== REQUIRED WORK ==
Print the full listing exactly.

--- start DATA ---

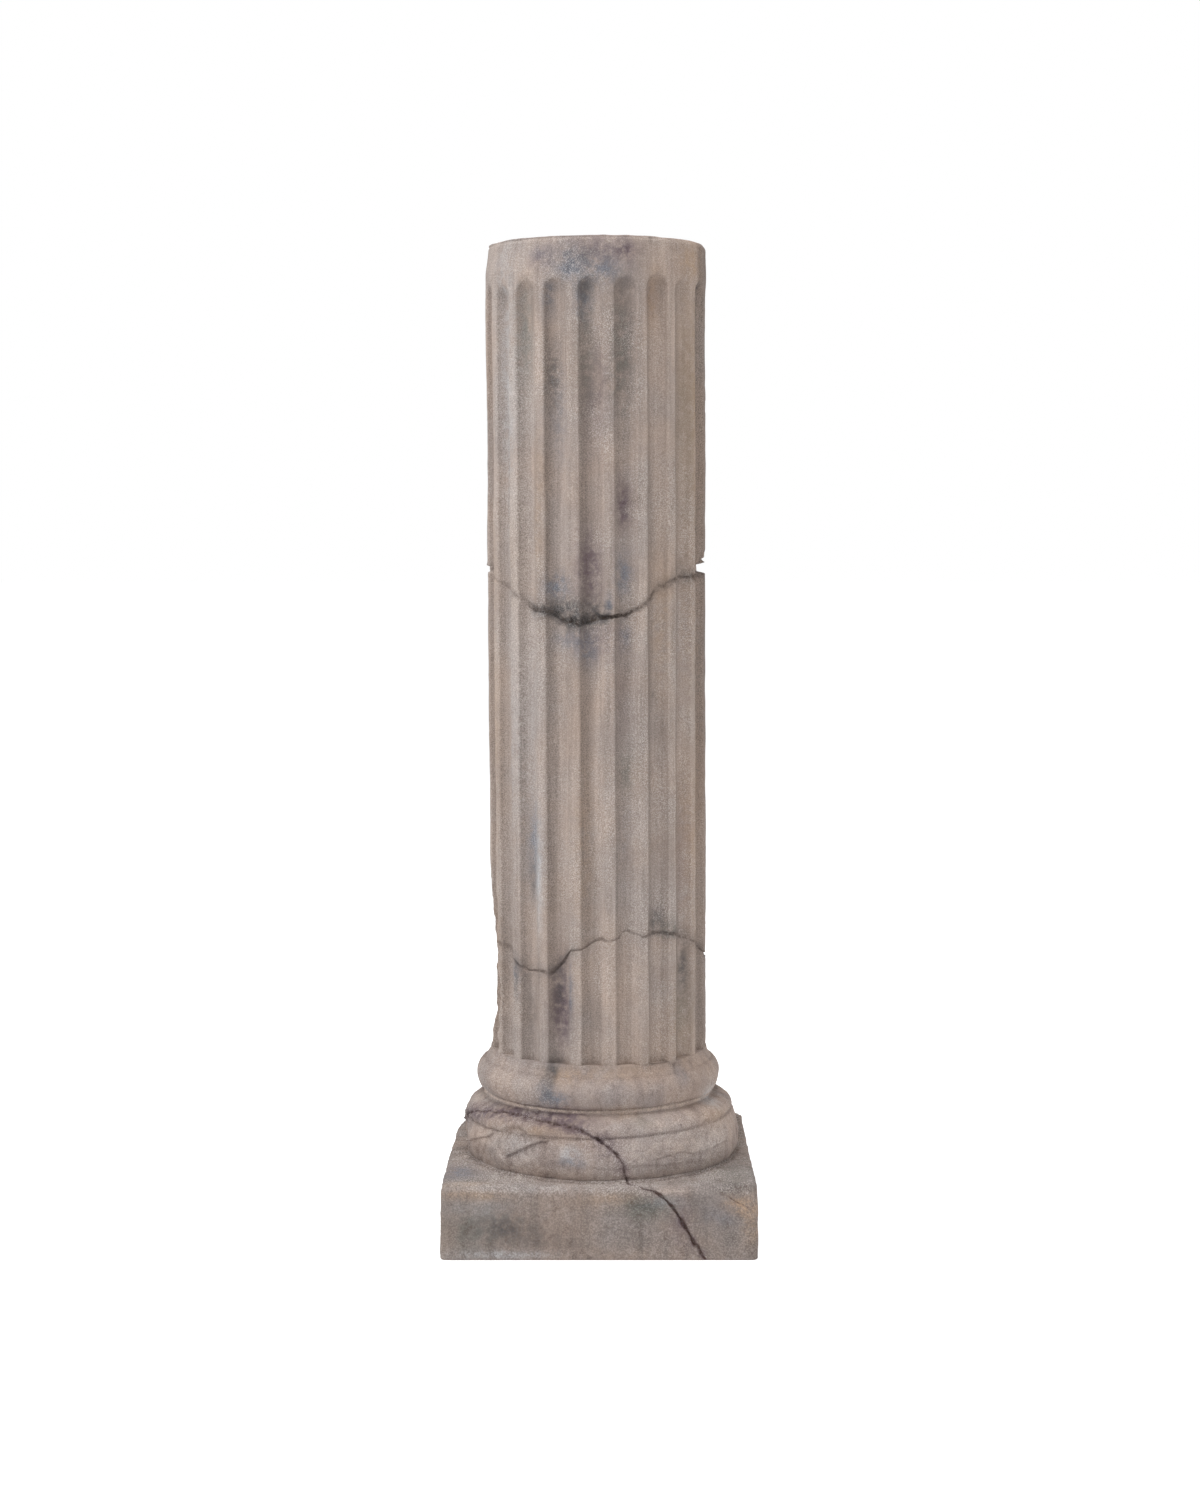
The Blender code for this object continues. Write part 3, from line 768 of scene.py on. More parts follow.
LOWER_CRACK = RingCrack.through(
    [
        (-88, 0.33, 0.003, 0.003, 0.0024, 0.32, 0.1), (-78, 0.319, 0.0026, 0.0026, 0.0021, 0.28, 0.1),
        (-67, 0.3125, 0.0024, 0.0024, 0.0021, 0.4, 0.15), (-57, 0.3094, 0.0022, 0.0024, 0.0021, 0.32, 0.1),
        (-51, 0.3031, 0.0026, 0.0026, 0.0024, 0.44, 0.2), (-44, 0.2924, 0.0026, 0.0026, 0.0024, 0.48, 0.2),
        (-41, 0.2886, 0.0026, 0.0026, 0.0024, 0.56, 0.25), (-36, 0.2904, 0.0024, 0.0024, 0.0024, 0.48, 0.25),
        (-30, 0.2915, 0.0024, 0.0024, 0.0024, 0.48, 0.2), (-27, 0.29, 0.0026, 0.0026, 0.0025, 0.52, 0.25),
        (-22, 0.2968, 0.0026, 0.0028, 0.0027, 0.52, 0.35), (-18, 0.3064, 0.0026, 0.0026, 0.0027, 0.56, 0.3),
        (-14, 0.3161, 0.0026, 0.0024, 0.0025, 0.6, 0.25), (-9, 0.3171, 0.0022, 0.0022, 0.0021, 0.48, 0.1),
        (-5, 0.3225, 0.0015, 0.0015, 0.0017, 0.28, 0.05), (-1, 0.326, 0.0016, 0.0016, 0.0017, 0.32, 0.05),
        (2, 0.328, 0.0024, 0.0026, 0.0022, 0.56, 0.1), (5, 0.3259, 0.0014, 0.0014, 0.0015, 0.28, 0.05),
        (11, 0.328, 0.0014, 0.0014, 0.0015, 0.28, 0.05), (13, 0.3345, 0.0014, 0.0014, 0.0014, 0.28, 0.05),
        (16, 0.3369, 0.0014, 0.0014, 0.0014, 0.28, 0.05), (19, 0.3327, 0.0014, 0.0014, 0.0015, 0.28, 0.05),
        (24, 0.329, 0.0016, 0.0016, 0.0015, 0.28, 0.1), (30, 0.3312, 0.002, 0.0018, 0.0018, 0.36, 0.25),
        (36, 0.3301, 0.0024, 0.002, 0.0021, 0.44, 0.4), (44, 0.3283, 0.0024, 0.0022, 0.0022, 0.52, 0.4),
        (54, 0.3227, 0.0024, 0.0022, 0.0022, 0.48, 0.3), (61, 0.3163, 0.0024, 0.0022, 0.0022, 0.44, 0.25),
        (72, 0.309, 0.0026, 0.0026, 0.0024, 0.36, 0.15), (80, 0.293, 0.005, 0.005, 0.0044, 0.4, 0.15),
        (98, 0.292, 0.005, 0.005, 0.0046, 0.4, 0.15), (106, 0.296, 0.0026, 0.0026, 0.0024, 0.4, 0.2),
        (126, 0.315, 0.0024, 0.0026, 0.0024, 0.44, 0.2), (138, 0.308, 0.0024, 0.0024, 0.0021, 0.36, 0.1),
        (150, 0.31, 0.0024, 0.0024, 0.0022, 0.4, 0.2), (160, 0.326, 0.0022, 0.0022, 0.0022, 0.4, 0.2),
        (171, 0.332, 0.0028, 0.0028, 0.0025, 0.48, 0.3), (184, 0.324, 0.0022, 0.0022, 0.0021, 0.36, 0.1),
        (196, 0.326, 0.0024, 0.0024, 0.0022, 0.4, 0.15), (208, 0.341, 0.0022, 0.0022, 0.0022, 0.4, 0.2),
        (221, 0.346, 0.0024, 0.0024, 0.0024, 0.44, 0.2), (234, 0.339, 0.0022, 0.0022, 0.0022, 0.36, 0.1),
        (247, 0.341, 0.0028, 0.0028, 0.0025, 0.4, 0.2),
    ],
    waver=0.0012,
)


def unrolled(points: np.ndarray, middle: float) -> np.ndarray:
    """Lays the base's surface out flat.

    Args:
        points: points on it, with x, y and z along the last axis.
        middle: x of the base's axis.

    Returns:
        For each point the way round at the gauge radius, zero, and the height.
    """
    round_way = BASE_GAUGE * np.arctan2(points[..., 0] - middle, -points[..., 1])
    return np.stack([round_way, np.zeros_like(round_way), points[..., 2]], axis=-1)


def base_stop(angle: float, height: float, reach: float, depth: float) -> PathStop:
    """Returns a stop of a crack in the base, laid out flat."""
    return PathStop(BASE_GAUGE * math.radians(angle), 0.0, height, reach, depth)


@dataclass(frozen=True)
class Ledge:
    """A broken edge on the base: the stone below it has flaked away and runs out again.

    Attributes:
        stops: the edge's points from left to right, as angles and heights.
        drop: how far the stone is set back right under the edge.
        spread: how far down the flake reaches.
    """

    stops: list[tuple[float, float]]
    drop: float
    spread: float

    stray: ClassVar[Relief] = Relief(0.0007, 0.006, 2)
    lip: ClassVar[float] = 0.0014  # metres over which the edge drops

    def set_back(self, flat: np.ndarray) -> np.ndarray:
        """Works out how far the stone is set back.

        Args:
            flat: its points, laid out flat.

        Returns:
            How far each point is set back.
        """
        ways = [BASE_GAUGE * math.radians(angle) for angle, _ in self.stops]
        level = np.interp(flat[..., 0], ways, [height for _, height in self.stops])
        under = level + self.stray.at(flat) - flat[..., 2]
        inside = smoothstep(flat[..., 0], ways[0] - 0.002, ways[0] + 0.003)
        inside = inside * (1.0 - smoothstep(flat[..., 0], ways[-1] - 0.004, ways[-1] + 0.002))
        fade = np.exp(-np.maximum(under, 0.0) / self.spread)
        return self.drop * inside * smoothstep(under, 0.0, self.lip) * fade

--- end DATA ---

== FINISHED EXERCISE ==
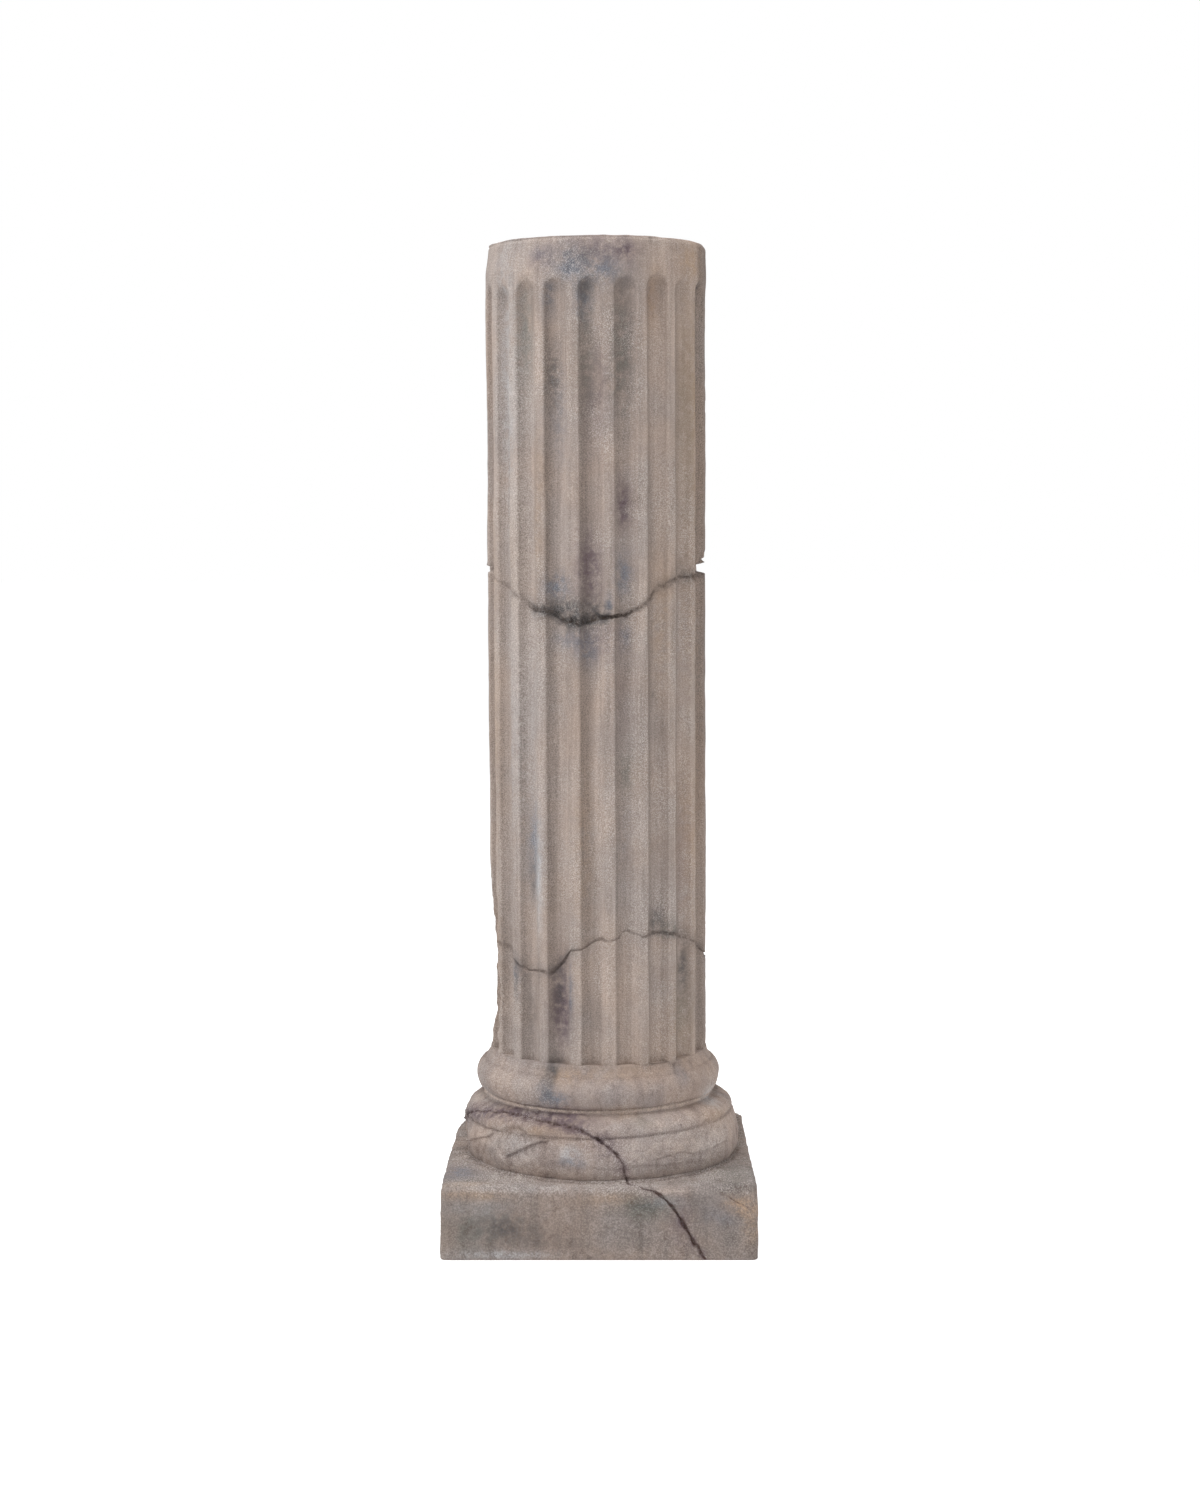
The Blender code for this object continues. Write part 3, from line 768 of scene.py on. More parts follow.
LOWER_CRACK = RingCrack.through(
    [
        (-88, 0.33, 0.003, 0.003, 0.0024, 0.32, 0.1), (-78, 0.319, 0.0026, 0.0026, 0.0021, 0.28, 0.1),
        (-67, 0.3125, 0.0024, 0.0024, 0.0021, 0.4, 0.15), (-57, 0.3094, 0.0022, 0.0024, 0.0021, 0.32, 0.1),
        (-51, 0.3031, 0.0026, 0.0026, 0.0024, 0.44, 0.2), (-44, 0.2924, 0.0026, 0.0026, 0.0024, 0.48, 0.2),
        (-41, 0.2886, 0.0026, 0.0026, 0.0024, 0.56, 0.25), (-36, 0.2904, 0.0024, 0.0024, 0.0024, 0.48, 0.25),
        (-30, 0.2915, 0.0024, 0.0024, 0.0024, 0.48, 0.2), (-27, 0.29, 0.0026, 0.0026, 0.0025, 0.52, 0.25),
        (-22, 0.2968, 0.0026, 0.0028, 0.0027, 0.52, 0.35), (-18, 0.3064, 0.0026, 0.0026, 0.0027, 0.56, 0.3),
        (-14, 0.3161, 0.0026, 0.0024, 0.0025, 0.6, 0.25), (-9, 0.3171, 0.0022, 0.0022, 0.0021, 0.48, 0.1),
        (-5, 0.3225, 0.0015, 0.0015, 0.0017, 0.28, 0.05), (-1, 0.326, 0.0016, 0.0016, 0.0017, 0.32, 0.05),
        (2, 0.328, 0.0024, 0.0026, 0.0022, 0.56, 0.1), (5, 0.3259, 0.0014, 0.0014, 0.0015, 0.28, 0.05),
        (11, 0.328, 0.0014, 0.0014, 0.0015, 0.28, 0.05), (13, 0.3345, 0.0014, 0.0014, 0.0014, 0.28, 0.05),
        (16, 0.3369, 0.0014, 0.0014, 0.0014, 0.28, 0.05), (19, 0.3327, 0.0014, 0.0014, 0.0015, 0.28, 0.05),
        (24, 0.329, 0.0016, 0.0016, 0.0015, 0.28, 0.1), (30, 0.3312, 0.002, 0.0018, 0.0018, 0.36, 0.25),
        (36, 0.3301, 0.0024, 0.002, 0.0021, 0.44, 0.4), (44, 0.3283, 0.0024, 0.0022, 0.0022, 0.52, 0.4),
        (54, 0.3227, 0.0024, 0.0022, 0.0022, 0.48, 0.3), (61, 0.3163, 0.0024, 0.0022, 0.0022, 0.44, 0.25),
        (72, 0.309, 0.0026, 0.0026, 0.0024, 0.36, 0.15), (80, 0.293, 0.005, 0.005, 0.0044, 0.4, 0.15),
        (98, 0.292, 0.005, 0.005, 0.0046, 0.4, 0.15), (106, 0.296, 0.0026, 0.0026, 0.0024, 0.4, 0.2),
        (126, 0.315, 0.0024, 0.0026, 0.0024, 0.44, 0.2), (138, 0.308, 0.0024, 0.0024, 0.0021, 0.36, 0.1),
        (150, 0.31, 0.0024, 0.0024, 0.0022, 0.4, 0.2), (160, 0.326, 0.0022, 0.0022, 0.0022, 0.4, 0.2),
        (171, 0.332, 0.0028, 0.0028, 0.0025, 0.48, 0.3), (184, 0.324, 0.0022, 0.0022, 0.0021, 0.36, 0.1),
        (196, 0.326, 0.0024, 0.0024, 0.0022, 0.4, 0.15), (208, 0.341, 0.0022, 0.0022, 0.0022, 0.4, 0.2),
        (221, 0.346, 0.0024, 0.0024, 0.0024, 0.44, 0.2), (234, 0.339, 0.0022, 0.0022, 0.0022, 0.36, 0.1),
        (247, 0.341, 0.0028, 0.0028, 0.0025, 0.4, 0.2),
    ],
    waver=0.0012,
)


def unrolled(points: np.ndarray, middle: float) -> np.ndarray:
    """Lays the base's surface out flat.

    Args:
        points: points on it, with x, y and z along the last axis.
        middle: x of the base's axis.

    Returns:
        For each point the way round at the gauge radius, zero, and the height.
    """
    round_way = BASE_GAUGE * np.arctan2(points[..., 0] - middle, -points[..., 1])
    return np.stack([round_way, np.zeros_like(round_way), points[..., 2]], axis=-1)


def base_stop(angle: float, height: float, reach: float, depth: float) -> PathStop:
    """Returns a stop of a crack in the base, laid out flat."""
    return PathStop(BASE_GAUGE * math.radians(angle), 0.0, height, reach, depth)


@dataclass(frozen=True)
class Ledge:
    """A broken edge on the base: the stone below it has flaked away and runs out again.

    Attributes:
        stops: the edge's points from left to right, as angles and heights.
        drop: how far the stone is set back right under the edge.
        spread: how far down the flake reaches.
    """

    stops: list[tuple[float, float]]
    drop: float
    spread: float

    stray: ClassVar[Relief] = Relief(0.0007, 0.006, 2)
    lip: ClassVar[float] = 0.0014  # metres over which the edge drops

    def set_back(self, flat: np.ndarray) -> np.ndarray:
        """Works out how far the stone is set back.

        Args:
            flat: its points, laid out flat.

        Returns:
            How far each point is set back.
        """
        ways = [BASE_GAUGE * math.radians(angle) for angle, _ in self.stops]
        level = np.interp(flat[..., 0], ways, [height for _, height in self.stops])
        under = level + self.stray.at(flat) - flat[..., 2]
        inside = smoothstep(flat[..., 0], ways[0] - 0.002, ways[0] + 0.003)
        inside = inside * (1.0 - smoothstep(flat[..., 0], ways[-1] - 0.004, ways[-1] + 0.002))
        fade = np.exp(-np.maximum(under, 0.0) / self.spread)
        return self.drop * inside * smoothstep(under, 0.0, self.lip) * fade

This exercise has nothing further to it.